Vu la procédure suivante :
Procédure contentieuse antérieure :
M. C...D...a demandé au tribunal administratif de Toulon de le décharger des cotisations supplémentaires d'impôt sur le revenu et de contributions sociales auxquelles il a été assujetti au titre des années 2007 et 2008, ainsi que des pénalités correspondantes.
Par un jugement n°1202230 du 17 avril 2014, le tribunal administratif de Toulon a rejeté cette demande.
Procédure devant la Cour :
Par une requête enregistrée le 18 juin 2014, M. D..., représenté par MeA..., demande à la Cour :
1°) d'annuler ce jugement du tribunal administratif de Toulon du 17 avril 2014 ;
2°) de prononcer la décharge des impositions en litige ainsi que des pénalités correspondantes ;
3°) de mettre à la charge de l'Etat une somme de 4 500 euros au titre de l'article L. 761-1 du code de justice administrative.
Il soutient que :
- l'existence de soldes débiteurs de comptes courants d'associés s'explique par les remboursements comptabilisés en avance par la société des emprunts que ses associés ont été tenus de souscrire pour son compte ;
- la preuve qu'il ne s'agit pas de revenus distribués est apportée par la circonstance que le prêt a donné lieu au versement d'intérêts, comptabilisés par la société à partir de 2008 avant l'engagement de la vérification de comptabilité ;
- il est fondé à se prévaloir sur le fondement de l'article L. 80 du livre des procédures fiscales d'une prise de position formelle de l'administration fiscale sur une situation de fait ;
- l'administration n'établit pas sa mauvaise foi et ne pouvait donc lui appliquer la majoration de l'article 1729 du code général des impôts ;
- il est fondé à se prévaloir du paragraphe 66 de la documentation administrative de base référencée 13 L 1323 relatif à la bonne foi du contribuable.

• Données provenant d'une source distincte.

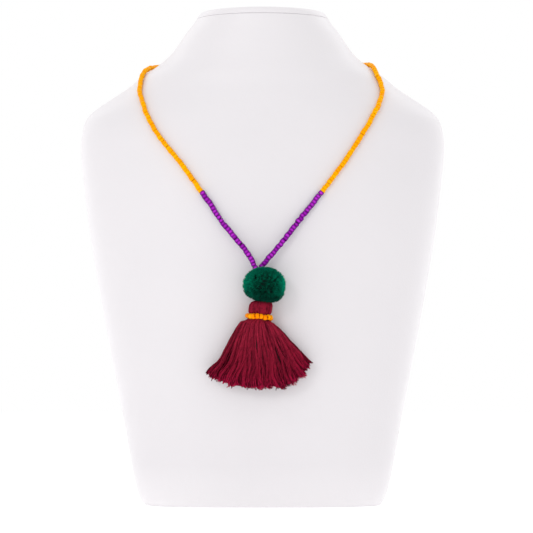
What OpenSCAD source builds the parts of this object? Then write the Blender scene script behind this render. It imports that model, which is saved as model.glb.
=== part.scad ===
// Tassel necklace on a neck bust.
// Two strands of seed beads run from a clasp at the nape, over the shoulders, to a pompom with a tassel.
// Up is +Z, the bust looks along -Y, and the origin is the middle of the face that it stands on.

/* [Bust] */
// Height of the bust, with its cap
bust_h = 334; // [280:1:400]
// Width across the shoulders
bust_w = 247; // [200:1:300]
// How far the chest stands in front of the shoulder line
chest_depth = 58; // [46:1:72]
// How far the back stands behind the shoulder line
back_depth = 44; // [34:1:60]
// Thickness of the cap on the neck
cap_t = 4.2; // [2:0.1:7]
// Thickness of the board let into the underside
board_t = 5; // [3:0.5:12]
// Distance from the lower edge of the bust in to the board
board_inset = 7; // [4:0.5:15]

/* [Strands] */
// Diameter of a strand of seed beads
bead_d = 3.1; // [2:0.1:4]
// Length of the barrel clasp at the nape
clasp_l = 12; // [8:0.5:20]
// Diameter of the barrel clasp
clasp_d = 4.6; // [3.5:0.1:7]

/* [Pompom] */
// Width of the pompom
pompom_w = 27.6; // [20:0.2:40]
// Height of the pompom
pompom_h = 23.8; // [16:0.2:34]
// Depth of the pompom, from the chest to its front
pompom_t = 25; // [16:0.2:36]
// How far the tassel's head is pressed up into the pompom
pompom_dent = 2; // [0.5:0.1:4]

/* [Tassel] */
// Width of the tied head
head_w = 15.2; // [13:0.2:24]
// Length of the head, from its top to the collar
head_l = 10.8; // [8:0.2:16]
// Diameter of the waist inside the collar
waist_d = 11.2; // [9:0.2:12.8]
// Length of the skirt, from the collar to its longest threads
skirt_l = 46; // [34:0.2:70]
// Width of the skirt across its tips
skirt_w = 70; // [40:0.5:90]
// Depth of the skirt
skirt_t = 16; // [14:0.5:24]
// Number of locks round the skirt
locks = 21; // [14:1:26]

/* [Fit] */
// Gap between neighbouring pieces
gap = 0.3; // [0.2:0.05:0.5]

/* [Hidden] */

bead_r = bead_d / 2;
form_h = bust_h - cap_t - gap;

// The bust's sections. Height and half width are shares of its own, depths are shares of the two
// depths, and the squareness is 2 for an ellipse and more for a flatter face with rounder corners.
UP = 0;
WIDE = 1;
FRONT = 2;
BACK = 3;
FRONT_SQUARE = 4;
BACK_SQUARE = 5;
bust_rows = [
    // up,   wide,  front, back, front_square, back_square
    [0.000, 0.645, 0.80, 0.90, 3.0, 4.5],
    [0.012, 0.668, 0.81, 0.92, 3.0, 4.5],
    [0.040, 0.694, 0.83, 0.94, 2.9, 4.5],
    [0.100, 0.727, 0.87, 0.96, 2.8, 4.5],
    [0.190, 0.770, 0.92, 0.98, 2.6, 4.5],
    [0.310, 0.834, 0.97, 1.00, 2.5, 4.5],
    [0.430, 0.895, 1.00, 1.00, 2.4, 4.5],
    [0.550, 0.950, 0.99, 0.99, 2.4, 4.3],
    [0.640, 0.981, 0.96, 0.97, 2.4, 4.0],
    [0.710, 1.000, 0.91, 0.95, 2.3, 3.8],
    [0.750, 0.996, 0.87, 0.93, 2.3, 3.5],
    [0.780, 0.974, 0.84, 0.91, 2.2, 3.2],
    [0.800, 0.925, 0.82, 0.90, 2.1, 2.9],
    [0.820, 0.848, 0.80, 0.89, 2.0, 2.7],
    [0.845, 0.745, 0.77, 0.88, 2.0, 2.5],
    [0.870, 0.664, 0.75, 0.87, 2.0, 2.3],
    [0.890, 0.583, 0.73, 0.86, 2.0, 2.2],
    [0.910, 0.518, 0.71, 0.85, 2.0, 2.1],
    [0.935, 0.465, 0.69, 0.84, 2.0, 2.1],
    [0.960, 0.420, 0.67, 0.83, 2.0, 2.1],
    [0.980, 0.377, 0.66, 0.82, 2.0, 2.1],
    [1.000, 0.345, 0.65, 0.81, 2.0, 2.1]];

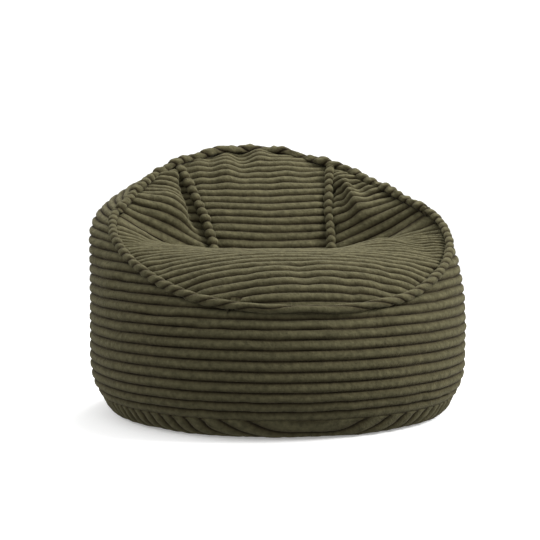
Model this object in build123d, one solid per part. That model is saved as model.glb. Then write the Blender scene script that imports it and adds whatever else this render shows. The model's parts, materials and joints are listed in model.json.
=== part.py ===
"""Bean bag chair: a jumbo-corduroy cover over a bead-filled inner liner, as separate sewn pieces.

Millimetres. The origin is the middle of the round base, on the floor. +Z is up and the open
front of the seat faces -Y, so +X is on the right of someone who looks at the front.
"""
from build123d import *
from math import atan2, cos, hypot, radians, sin
import os

import numpy as np

# ---------------------------------------------------------------- driving dimensions
DRUM_RADIUS = 425.5          # widest part of the drum, so half of the chair's width
DRUM_FROM = 130.0            # the drum has that radius from this height up
COVER = 8.0                  # corduroy, from the back of the cloth to the top of its ribs
PIPING_RADIUS = 8.5
PIPED_GAP = 13.0             # from a piped seam line to the panel beside it
SEAT_GAP = 20.0              # the same at the front of the seat, where the seam is wide open
PLAIN_GAP = 1.0              # the same at a plain seam
LINER_GAP = 23.0             # from the cover's seam line to the liner panel inside it
PIPING_LIFT = 6.0            # how far the piping's middle stands out from the seam line
RIM_PIPING_CUT = 0.6         # what each end of the rim's piping lacks, so that the two lengths meet clear
BACK_PIPING_CUT = 19.0       # the same for the backrest's piping, which stops short of rim and seat
LINER_INSET = 15.0           # liner's outer face, measured in from the cover's outer face
LINER = 1.5
FILL_INSET = 28.0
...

Par un mémoire en défense, enregistré le 23 octobre 2014, le ministre des finances et des comptes publics conclut au rejet de la requête.

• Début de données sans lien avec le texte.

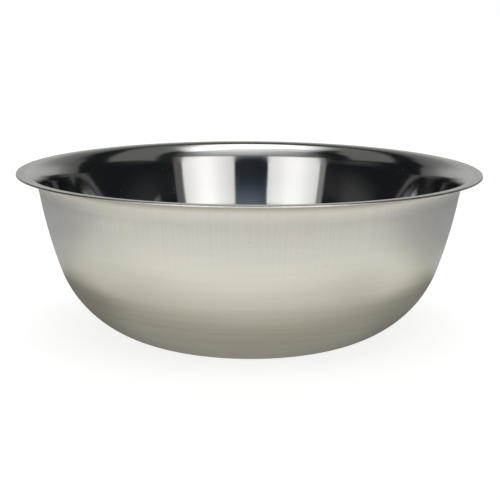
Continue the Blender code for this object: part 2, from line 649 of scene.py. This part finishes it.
def satin_outside():
    """Satin steel: fine upright marks, most of them under the rim, and faint bands around the corner."""
    material, tree, shader = steel("satin_steel_outside", (0.60, 0.59, 0.55), 0.27)
    out, height, place = around_and_up(tree)
    fine = brushed(tree, out, height, FINE_MARKS)
    streaks = brushed(tree, out, height, STREAKS)
    broad = brushed(tree, out, height, BROAD_STREAKS)
    bands = brushed(tree, out, height, CORNER_BANDS)
    cloud = brushed(tree, out, height, OUTSIDE_CLOUD)
    spots = specks(tree, place, *OUTSIDE_SPECKS)
    all_marks = added(tree, (fine, 1.2), (streaks, 0.8), (broad, 0.35))
    marks = product(tree, all_marks, ramp(tree, height, *MARKS_UNDER_RIM))
    rings = product(tree, bands, ramp(tree, height, *BANDS_ON_CORNER))
    soft = ramp(tree, height, *SOFT_NECK)
    warm = blended(tree, added(tree, 0.45, (marks, 1.3), (cloud, 0.8)), STEEL, WARM_STEEL)
    tinted = blended(tree, added(tree, 0.22, (rings, 1.5), (marks, 0.8)), warm, GREY_STEEL)
    # Painted light: the neck under the rim is paler, for the brighter reflection there.
    neck_painted_light = blended(tree, ramp(tree, height, *PAINTED_LIGHT_NECK), tinted, PAINTED_LIGHT_STEEL)
    colour = blended(tree, product(tree, spots, 0.6), neck_painted_light, DARK_SPOT)
    roughness = added(
        tree, 0.20, (marks, 0.06), (rings, 0.10), (cloud, 0.05), (spots, 0.2), (soft, 0.18)
    )
    finish(tree, shader, colour, roughness)
    raise_surface(tree, shader, added(tree, fine, (bands, 0.5), (spots, -2.0)), OUTSIDE_RELIEF)
    turn_grain(tree, shader, OUTSIDE_GRAIN)
    return material


def bright_band():
    """The edge's lower band, with short rub marks, coloured near white as a painted highlight."""
    material, tree, shader = steel("steel_band_painted_highlight", (0.93, 0.92, 0.89), 0.32)
    out, height, _ = around_and_up(tree)
    rub = brushed(tree, out, height, RUB_MARKS)
    colour = blended(tree, added(tree, 0.2, rub), BAND_PAINTED_HIGHLIGHT, PAINTED_LIGHT_STEEL)
    finish(tree, shader, colour, added(tree, 0.32, (rub, 0.12)))
    turn_grain(tree, shader, BRIGHT_GRAIN)
    return material


def torn_band_painted_shade():
    """The edge's torn upper band, with short upright marks, coloured near black as painted shade."""
    material, tree, shader = steel("torn_steel_band_painted_shade", (0.13, 0.125, 0.115), 0.4)
    out, height, _ = around_and_up(tree)
    shear = brushed(tree, out, height, SHEAR_MARKS)
    patches = brushed(tree, out, height, TORN_PATCHES)
    colour = blended(tree, added(tree, 0.5, shear, patches), TORN_PAINTED_SHADE_DARK, TORN_PAINTED_SHADE_PALE)
    finish(tree, shader, colour, added(tree, 0.40, (shear, 0.2), (patches, 0.1)))
    raise_surface(tree, shader, shear, TORN_RELIEF)
    return material


def satin_rim():
    """The flat top of the rim: satin, brushed in circles."""
    material, tree, shader = steel("satin_steel_rim", (0.57, 0.57, 0.56), 0.18)
    out, height, place = around_and_up(tree)
    circles = brushed(tree, out, length_of(tree, place), RIM_CIRCLES)
    cloud = brushed(tree, out, height, RIM_CLOUD)
    colour = blended(tree, added(tree, 0.4, (circles, 0.8), (cloud, 0.8)), RIM_STEEL, GREY_STEEL)
    finish(tree, shader, colour, added(tree, 0.18, (circles, 0.10), (cloud, 0.06)))
    raise_surface(tree, shader, circles, RIM_RELIEF)
    turn_grain(tree, shader, RIM_GRAIN)
    return material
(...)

Il soutient qu'aucun des moyens soulevés par le requérant n'est fondé.
Vu les autres pièces du dossier.
Vu :
- le code général des impôts et le livre des procédures fiscales ;
- le code de justice administrative.
Les parties ont été régulièrement averties du jour de l'audience.
Ont été entendus au cours de l'audience publique :
- le rapport de M. Guidal, président ;
- les conclusions de M. Deliancourt, rapporteur public.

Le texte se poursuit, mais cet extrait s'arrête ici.